» **What to work on**
Copy all of the material below exactly.

» **Collected data**
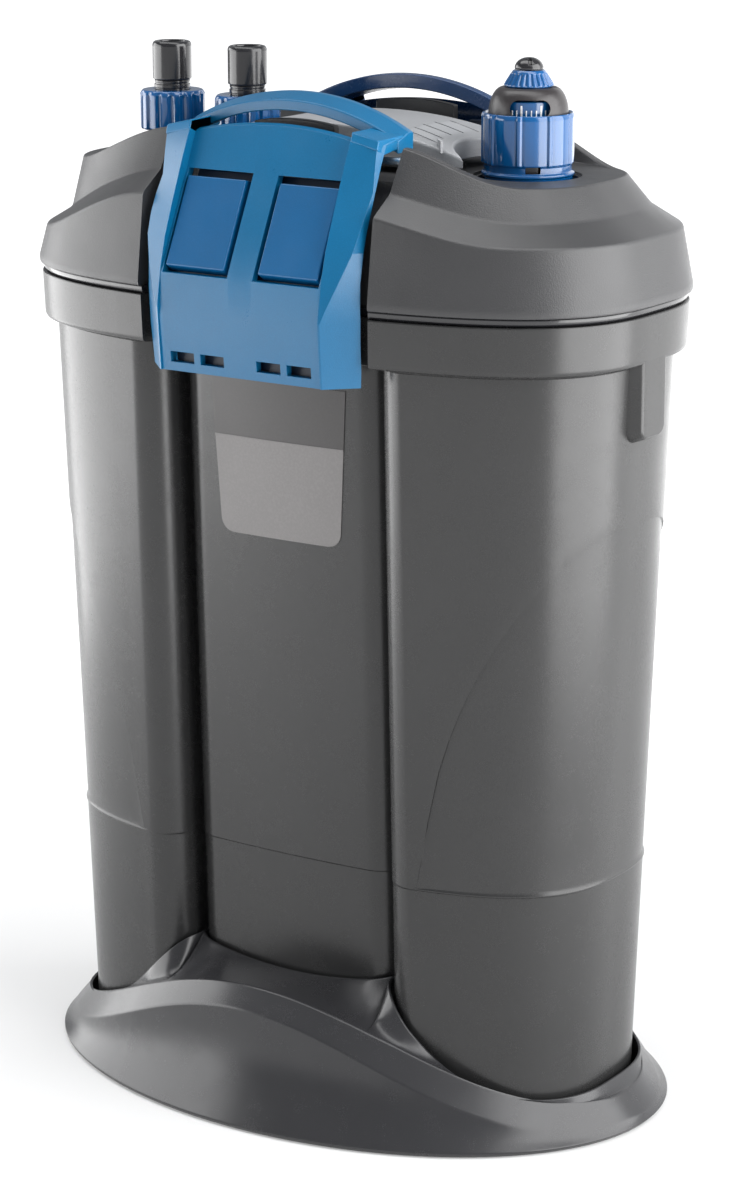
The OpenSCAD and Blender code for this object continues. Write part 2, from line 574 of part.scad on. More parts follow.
collar_lo = 416;
collar_hi = 442;
collar_ribs = 9;
module heater_collar() color(blue) translate([heater_x, 0, 0]) difference() {
    union() {
        translate([0, 0, collar_lo + 5]) cylinder(r = collar_r - 0.6, h = collar_hi - collar_lo - 5);
        translate([0, 0, collar_lo - 6]) cylinder(r = collar_r - 1, h = 11.1);
        translate([0, 0, collar_lo]) cylinder(r = collar_r - 0.2, h = 1.6);
        for (k = [0:collar_ribs - 1]) rotate([0, 0, window_turn + 8 + k * 360 / collar_ribs])
            translate([collar_r - 1.4, -0.9, collar_lo + 5]) cube([1.4, 1.8, collar_hi - collar_lo - 5]);
    }
    translate([0, 0, collar_lo - 7]) cylinder(r = dome_r + 0.5, h = 40);
    rotate([0, 0, window_turn + 4]) translate([10, -3.4, collar_lo + 2]) cube([14, 6.8, 3]);
}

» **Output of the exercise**
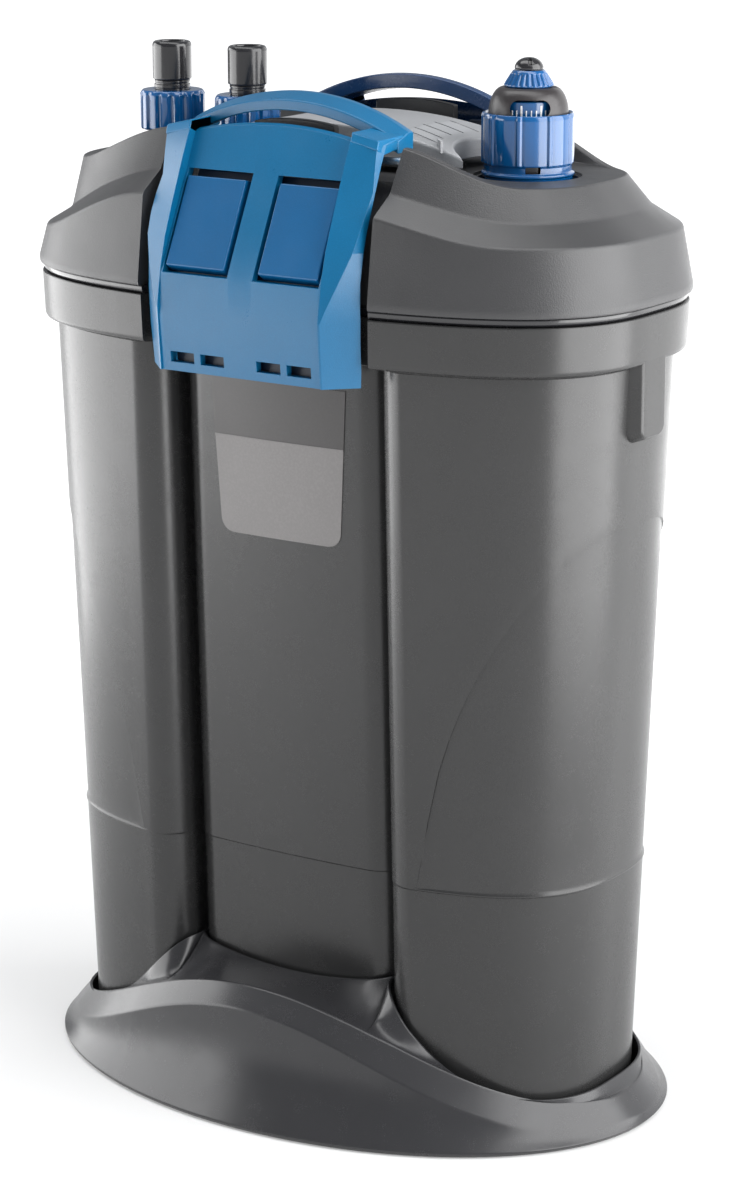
The OpenSCAD and Blender code for this object continues. Write part 2, from line 574 of part.scad on. More parts follow.
collar_lo = 416;
collar_hi = 442;
collar_ribs = 9;
module heater_collar() color(blue) translate([heater_x, 0, 0]) difference() {
    union() {
        translate([0, 0, collar_lo + 5]) cylinder(r = collar_r - 0.6, h = collar_hi - collar_lo - 5);
        translate([0, 0, collar_lo - 6]) cylinder(r = collar_r - 1, h = 11.1);
        translate([0, 0, collar_lo]) cylinder(r = collar_r - 0.2, h = 1.6);
        for (k = [0:collar_ribs - 1]) rotate([0, 0, window_turn + 8 + k * 360 / collar_ribs])
            translate([collar_r - 1.4, -0.9, collar_lo + 5]) cube([1.4, 1.8, collar_hi - collar_lo - 5]);
    }
    translate([0, 0, collar_lo - 7]) cylinder(r = dome_r + 0.5, h = 40);
    rotate([0, 0, window_turn + 4]) translate([10, -3.4, collar_lo + 2]) cube([14, 6.8, 3]);
}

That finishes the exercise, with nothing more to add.